Friday 27 July 2007

Reviews: Doctor Who, Crécy, Buffy

Doctor Who Magazine issue 385, “Bus Stop!” by Rob Davis (story), John Ross (art), James Offredi (colours), Roger Langridge (letters), Clayton Hickman and Scott Gray (editors), Panini Magazines, 22 August 2007, 9 pages of strip (out of 68), £3.99

Of the three regular licensed Doctor Who periodicals, Doctor Who Magazine is the one aimed mostly at adult readers. The comic strip runs only to a handful of pages each issue, but this time out it’s worth a look even if you aren’t particularly interested in the articles, because “Bus Stop!” is possibly the best Doctor Who strip published since the TV series returned to the screen.

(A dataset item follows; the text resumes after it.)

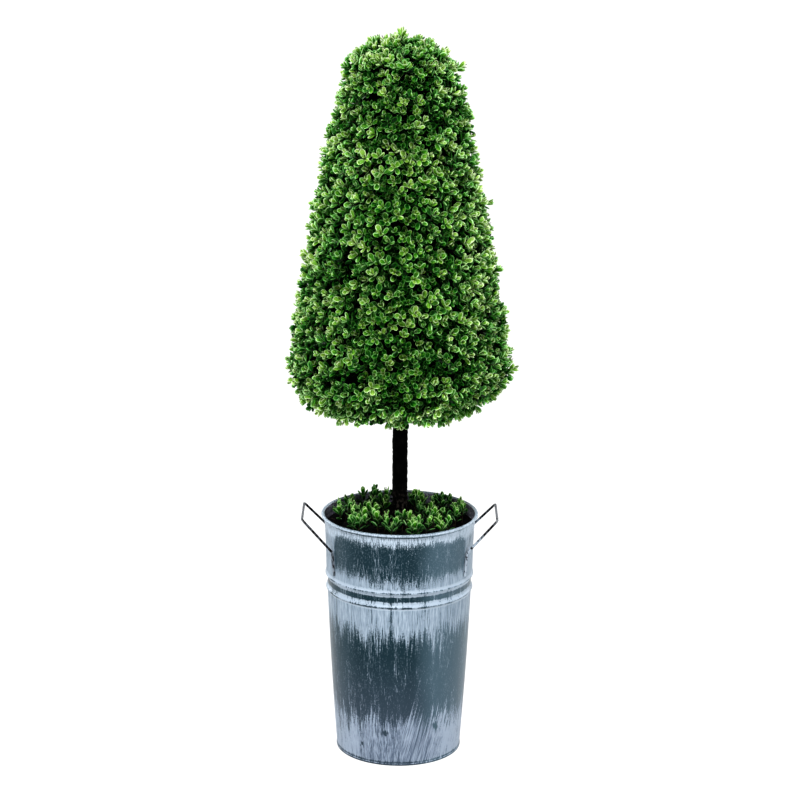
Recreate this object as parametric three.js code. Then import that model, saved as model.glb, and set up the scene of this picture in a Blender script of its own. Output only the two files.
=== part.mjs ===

It’s an inconsequential, one-off story about assassins trying to kill a future president by bumping off his ancestor, the present day Mayor of London. But although slight, it captures the upbeat energy and invention of the modern TV show without either the stodginess of storytelling that tends to weigh down the Magazine strip or the toothless, anodyne feel that usually disarms the strip in Doctor Who Adventures (on which Ross is the regular artist). Despite catching the TV tone, it remains resolutely a comic strip, using devices, such as keeping the Doctor off-panel for the opening page of his conversation with a bus passenger, that would not work on the small screen but which do work on the printed page.


Good stuff. I hope that we see more from this team.


Crécy by Warren Ellis (story), Raulo Caceres (artwork) and Felipe Massafera (cover), Avatar Press/Apparat, July 2007, 44 pages of strip, US$6.99

This is the Anglo-American way of war: stay as far away from your enemy as possible, and kill him before he can get near you. Before the cruise missile, before the Lancaster bomber or the Martini-Henry rifle, the way to do that was with the longbow. Handled by a skilled archer, it had a greater range, penetration and rate of fire than any personal weapon before the twentieth century. Muskets replaced it, not because they were inherently more effective, but because any untrained idiot could fire one, whereas it took years of practice to be a longbowman. At Crécy in 1346, the flower of French chivalry met the longbow for the first time, and died. This was in the early days of the Hundred Years War – in truth, perhaps just a particularly intense stage in the 750-year war that began with the triumph of the Bastard in 1066 and ended with the crushing of the Monster in 1815.

Warren Ellis’ story is a monologue by an English longbowmen, anachronistically aware of the 21st century readership he is addressing. His language is foul, and so are his attitudes, but his blunt, coarse honesty keeps the reader on side as he explains why and how the English are fighting in France, while the humour, scatology and xenophobia keep things from getting too schoolmasterly. His account is reasonably accurate, if you discount a far more complete sense of national identity than existed in the fourteenth century, and it is both informative and cruelly entertaining.


In keeping with Avatar’s house style, Cacares’ artwork suggests that much more time has been spent on elaborate rendering than on composition, but it is serviceable.

In comparison with Crécy, the old-school true war stories reprinted in The Mammoth Book of Best War Comics seem bloodless in more senses than one.


Buffy the Vampire Slayer Season Eight issue 5, “The Chain” by Joss Whedon (script), Paul Lee (pencils), Andy Owens (inks), Dave Stewart (colours), Richard Starkings & Comicraft’s Jimmy (letters) and Scott Allie (editor), cover by Jo Chen, Dark Horse Comics, August 2007, 22 pages of strip, US$2.99

A new Slayer is recruited to impersonate Buffy, going underground (literally) to intimidate a demon lord with the power of Buffy Summers’ reputation. “There’s always a name … The name can inspire terror, awe, sometimes great things…”

The name on the credits is Joss Whedon. So … how do we know that he actually wrote this?